10 thoughts on “The Latest CDC Mask Idiocy”

  1. This weekend has put me in a weird situation of having anecdotal evidence against position I would nominally support. On the question of vaccines working against COVID; I now personally know more people that have come down with COVID after vaccination than had COVID without vaccination. Also, my wife’s hospital is overflowing with patients that it could use some “flattening of the curve” with numbers comparable to last years spike in Texas. However, within her hospital system, her’s is the only hospital overflowing capacity. Other hospitals are not as busy as last year.

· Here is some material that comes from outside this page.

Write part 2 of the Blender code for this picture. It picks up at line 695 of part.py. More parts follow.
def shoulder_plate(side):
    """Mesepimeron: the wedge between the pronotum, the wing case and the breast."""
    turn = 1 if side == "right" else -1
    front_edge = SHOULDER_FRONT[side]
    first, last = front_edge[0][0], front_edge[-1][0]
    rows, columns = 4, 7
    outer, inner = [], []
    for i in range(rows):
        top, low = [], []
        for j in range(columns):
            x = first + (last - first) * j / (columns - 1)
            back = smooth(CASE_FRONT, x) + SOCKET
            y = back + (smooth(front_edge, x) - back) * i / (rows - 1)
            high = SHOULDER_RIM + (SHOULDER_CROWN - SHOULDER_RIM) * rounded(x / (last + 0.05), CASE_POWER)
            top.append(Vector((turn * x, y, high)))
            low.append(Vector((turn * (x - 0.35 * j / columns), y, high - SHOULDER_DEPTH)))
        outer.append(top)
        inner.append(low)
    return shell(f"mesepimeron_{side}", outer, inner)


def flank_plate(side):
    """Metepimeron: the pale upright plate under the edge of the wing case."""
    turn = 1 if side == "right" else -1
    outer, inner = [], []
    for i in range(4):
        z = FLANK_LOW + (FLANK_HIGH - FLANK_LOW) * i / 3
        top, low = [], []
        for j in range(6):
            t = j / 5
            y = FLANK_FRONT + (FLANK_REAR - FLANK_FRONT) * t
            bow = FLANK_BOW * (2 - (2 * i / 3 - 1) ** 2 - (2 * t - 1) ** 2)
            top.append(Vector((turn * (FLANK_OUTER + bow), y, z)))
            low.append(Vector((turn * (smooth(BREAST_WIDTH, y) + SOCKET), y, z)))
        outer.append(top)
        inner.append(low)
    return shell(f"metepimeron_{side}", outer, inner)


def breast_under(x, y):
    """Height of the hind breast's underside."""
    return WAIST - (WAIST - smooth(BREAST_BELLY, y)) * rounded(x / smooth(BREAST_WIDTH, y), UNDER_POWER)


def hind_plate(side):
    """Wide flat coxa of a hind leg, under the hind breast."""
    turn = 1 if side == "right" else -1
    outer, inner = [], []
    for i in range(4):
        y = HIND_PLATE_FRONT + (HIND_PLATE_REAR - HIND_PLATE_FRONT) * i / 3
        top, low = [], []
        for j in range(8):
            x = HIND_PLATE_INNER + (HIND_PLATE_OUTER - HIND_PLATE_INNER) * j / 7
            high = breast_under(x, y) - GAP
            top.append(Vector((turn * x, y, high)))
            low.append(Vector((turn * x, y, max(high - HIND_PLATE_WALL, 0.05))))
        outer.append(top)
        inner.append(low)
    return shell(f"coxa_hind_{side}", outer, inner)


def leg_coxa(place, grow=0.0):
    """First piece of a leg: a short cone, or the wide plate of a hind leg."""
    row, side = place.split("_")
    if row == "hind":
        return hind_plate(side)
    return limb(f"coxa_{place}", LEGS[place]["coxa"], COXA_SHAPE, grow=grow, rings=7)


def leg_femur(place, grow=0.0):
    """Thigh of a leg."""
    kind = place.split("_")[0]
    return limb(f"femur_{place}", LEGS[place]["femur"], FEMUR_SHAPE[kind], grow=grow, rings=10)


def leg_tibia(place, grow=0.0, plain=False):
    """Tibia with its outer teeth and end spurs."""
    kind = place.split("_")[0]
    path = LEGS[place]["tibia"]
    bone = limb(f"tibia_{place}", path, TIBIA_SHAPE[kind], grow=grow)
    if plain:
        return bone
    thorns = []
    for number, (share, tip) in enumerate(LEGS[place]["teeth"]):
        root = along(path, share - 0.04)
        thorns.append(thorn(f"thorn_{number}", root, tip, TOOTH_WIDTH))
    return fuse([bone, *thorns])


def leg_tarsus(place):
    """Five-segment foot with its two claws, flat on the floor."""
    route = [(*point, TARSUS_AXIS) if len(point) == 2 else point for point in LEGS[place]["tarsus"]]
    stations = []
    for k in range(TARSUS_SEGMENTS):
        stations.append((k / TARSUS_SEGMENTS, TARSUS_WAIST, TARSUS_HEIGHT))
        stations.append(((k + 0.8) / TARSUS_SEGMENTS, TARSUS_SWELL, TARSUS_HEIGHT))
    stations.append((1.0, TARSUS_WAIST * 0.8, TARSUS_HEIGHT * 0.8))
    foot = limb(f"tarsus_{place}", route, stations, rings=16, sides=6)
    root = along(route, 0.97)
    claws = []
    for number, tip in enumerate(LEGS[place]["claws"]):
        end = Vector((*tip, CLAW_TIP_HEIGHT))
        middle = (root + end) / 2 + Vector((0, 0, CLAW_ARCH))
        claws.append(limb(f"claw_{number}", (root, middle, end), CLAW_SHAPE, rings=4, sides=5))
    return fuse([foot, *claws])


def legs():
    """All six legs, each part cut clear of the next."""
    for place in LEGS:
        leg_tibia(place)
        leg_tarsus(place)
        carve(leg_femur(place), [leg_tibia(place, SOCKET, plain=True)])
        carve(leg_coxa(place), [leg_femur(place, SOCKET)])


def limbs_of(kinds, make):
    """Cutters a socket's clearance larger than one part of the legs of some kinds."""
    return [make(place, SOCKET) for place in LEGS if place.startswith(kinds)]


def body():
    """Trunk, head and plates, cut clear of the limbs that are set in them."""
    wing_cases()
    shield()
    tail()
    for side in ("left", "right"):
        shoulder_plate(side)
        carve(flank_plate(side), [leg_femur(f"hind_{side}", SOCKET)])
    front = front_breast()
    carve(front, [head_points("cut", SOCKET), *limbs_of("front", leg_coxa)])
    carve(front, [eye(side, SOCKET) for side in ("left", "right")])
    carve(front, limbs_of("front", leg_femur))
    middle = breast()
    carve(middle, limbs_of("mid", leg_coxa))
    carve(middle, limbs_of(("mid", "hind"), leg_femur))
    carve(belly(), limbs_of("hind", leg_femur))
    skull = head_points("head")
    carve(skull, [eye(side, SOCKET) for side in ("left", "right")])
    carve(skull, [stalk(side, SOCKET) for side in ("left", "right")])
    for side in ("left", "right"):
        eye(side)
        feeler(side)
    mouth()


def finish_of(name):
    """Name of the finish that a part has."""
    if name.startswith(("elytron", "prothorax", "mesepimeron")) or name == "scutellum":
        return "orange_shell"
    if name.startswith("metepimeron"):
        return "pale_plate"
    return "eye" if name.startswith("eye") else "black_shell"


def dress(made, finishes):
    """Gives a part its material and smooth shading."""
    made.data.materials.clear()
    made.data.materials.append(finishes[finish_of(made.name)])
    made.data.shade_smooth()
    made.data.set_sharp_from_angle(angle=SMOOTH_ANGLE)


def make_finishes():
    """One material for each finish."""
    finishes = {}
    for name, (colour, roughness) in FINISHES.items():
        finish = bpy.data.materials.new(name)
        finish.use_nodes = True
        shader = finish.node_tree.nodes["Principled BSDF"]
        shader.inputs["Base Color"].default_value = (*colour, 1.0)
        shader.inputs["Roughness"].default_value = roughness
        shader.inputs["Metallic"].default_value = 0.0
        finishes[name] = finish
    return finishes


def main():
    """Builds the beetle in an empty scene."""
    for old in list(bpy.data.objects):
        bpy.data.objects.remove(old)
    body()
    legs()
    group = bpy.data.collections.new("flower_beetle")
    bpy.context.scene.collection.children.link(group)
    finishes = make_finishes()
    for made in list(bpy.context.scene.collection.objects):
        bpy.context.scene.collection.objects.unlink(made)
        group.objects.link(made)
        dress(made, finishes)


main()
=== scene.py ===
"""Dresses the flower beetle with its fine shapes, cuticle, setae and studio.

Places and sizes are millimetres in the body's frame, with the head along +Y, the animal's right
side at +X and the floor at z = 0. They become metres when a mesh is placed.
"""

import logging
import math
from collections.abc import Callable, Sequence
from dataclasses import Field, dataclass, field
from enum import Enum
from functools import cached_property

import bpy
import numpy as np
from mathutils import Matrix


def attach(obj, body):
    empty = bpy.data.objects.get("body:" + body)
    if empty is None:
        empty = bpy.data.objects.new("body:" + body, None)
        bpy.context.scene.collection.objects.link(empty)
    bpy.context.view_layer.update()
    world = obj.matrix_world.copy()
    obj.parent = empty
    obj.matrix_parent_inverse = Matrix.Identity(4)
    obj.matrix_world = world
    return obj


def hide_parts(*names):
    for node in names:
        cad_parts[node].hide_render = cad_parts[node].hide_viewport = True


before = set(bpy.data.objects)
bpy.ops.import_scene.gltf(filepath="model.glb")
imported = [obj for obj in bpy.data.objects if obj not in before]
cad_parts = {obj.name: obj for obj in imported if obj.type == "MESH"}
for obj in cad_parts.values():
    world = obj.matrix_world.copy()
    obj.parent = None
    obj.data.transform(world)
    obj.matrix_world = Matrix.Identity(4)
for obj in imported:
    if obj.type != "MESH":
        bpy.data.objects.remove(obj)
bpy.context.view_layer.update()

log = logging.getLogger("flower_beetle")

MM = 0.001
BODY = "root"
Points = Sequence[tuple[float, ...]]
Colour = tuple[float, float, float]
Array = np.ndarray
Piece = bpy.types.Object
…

    So I’m taking precautions as recommended by the CDC guidelines (sort of, as I did attend a family gathering that Fauci tends to shun but Democrats enjoy regularly). Of course, the biggest difference is that I’m choosing to follow guidelines and not demanding anyone else do so if it doesn’t make sense to them. In my case, it seems like a locally good idea, at least for a couple of weeks.

  2. Our number of cases and hospitalizations look to be about the same as last July, maybe a little less of both. We are over 80% vaccinated.

  3. Anyone with me on my proposal to eliminate the phrases “mask up” along with “jab” or “jabbed”?

    These make me cringe in the manner of sports announcers referring to a team of professional players as a “ball club.” A ball club? How do I join?

      1. There are nurses and medical techs who stab you with the needle.

        One pharmacy tech at CVS told you to relax your arm as much as you could, and then she gently “slipped” the needle into your arm. I generally flinch when I am jabbed. Here, I didn’t feel a thing.

        1. A phlebotomist who worked as an independent contractor for a life insurance company and took some blood samples from me @home many moons ago, took some blood and it was not only painless, but I didn’t feel it at all! As he explained, part of it is location (not everything in the arm is nerved the same way) but largely it is a question of letting the alcohol swipe evaporate so that there is no liquid left on the skin at the penetration site. The experts that really know what they’re doing know to wait several tens of seconds after administering the swipe to let it all evaporate. The sting is largely from the alcohol being pushed through the skin. Your pain receptors are very sensitive to that.

          1. Huh, makes sense but I never thought of that. But now that you mention it every needle stick I’ve gotten seems to have been swipe and stick in quick succession. Maybe I’ll ask the next one to let the alcohol evaporate.

          2. I get a lot of injections that keep me alive, and can confirm the alcohol thing. WalMart, interestingly, uses a product called Inject-Safe that enables an easier injection. It’s an adhesive washer with a membrane over the hole. The needle is shoved through that. It’s self sealing, so you can’t bleed through it (the demo video on the manufacturer site shows someone giving an injection to an inflated balloon). I get my main injections at home.

  4. Regarding mask pushback: my wife and I went to DC last weekend for the Cubs/Nationals three game series. We stayed in a hotel on the Warf, which is a really cool place, just sayin’. Mayor Bowser (ha ha) had issued a “directive” requiring indoor masking, effective July 31, 2021. However, the “directive” was to go into effect the night before, the night of the first game, at National’s Park. Any indoor place, including food vendors, restaurants, club rooms, and restrooms were supposed to require everyone, regardless of vaccination status, to wear a mask.

    I would estimate that no more than one in two hundred people did on that Friday night at the ball park. The hotel where we stayed put up little notices here and there that all guests would be required to wear face coverings effective 31 July 2021. I estimate that about half of the people did, and that included the staff. At Nat’s Park, the trend was probably one in fifty (tops) who wore a mask anywhere, both on the 31st of July and the 1st of August. Back at the hotel, those two days, no one who ignored the mask “mandate” was challenged, including the staff (who constituted the bulk of the mask “deniers”).

    Not once did anyone attempt to confront a maskless person and shame them into putting on a mask, despite it having been decreed as mandatory by the Bowser. If anything, those who wore masks looked a little sheepish. Hmmmm. Maybe there’s a metaphor in there somewhere…

    The point is, people, asserting your rights steadfastly isn’t a sin, and it will overwhelm the ability of those who would infringe on your rights to do anything about it.

    Stand up for yourselves. Push back. This has to happen, and happen now.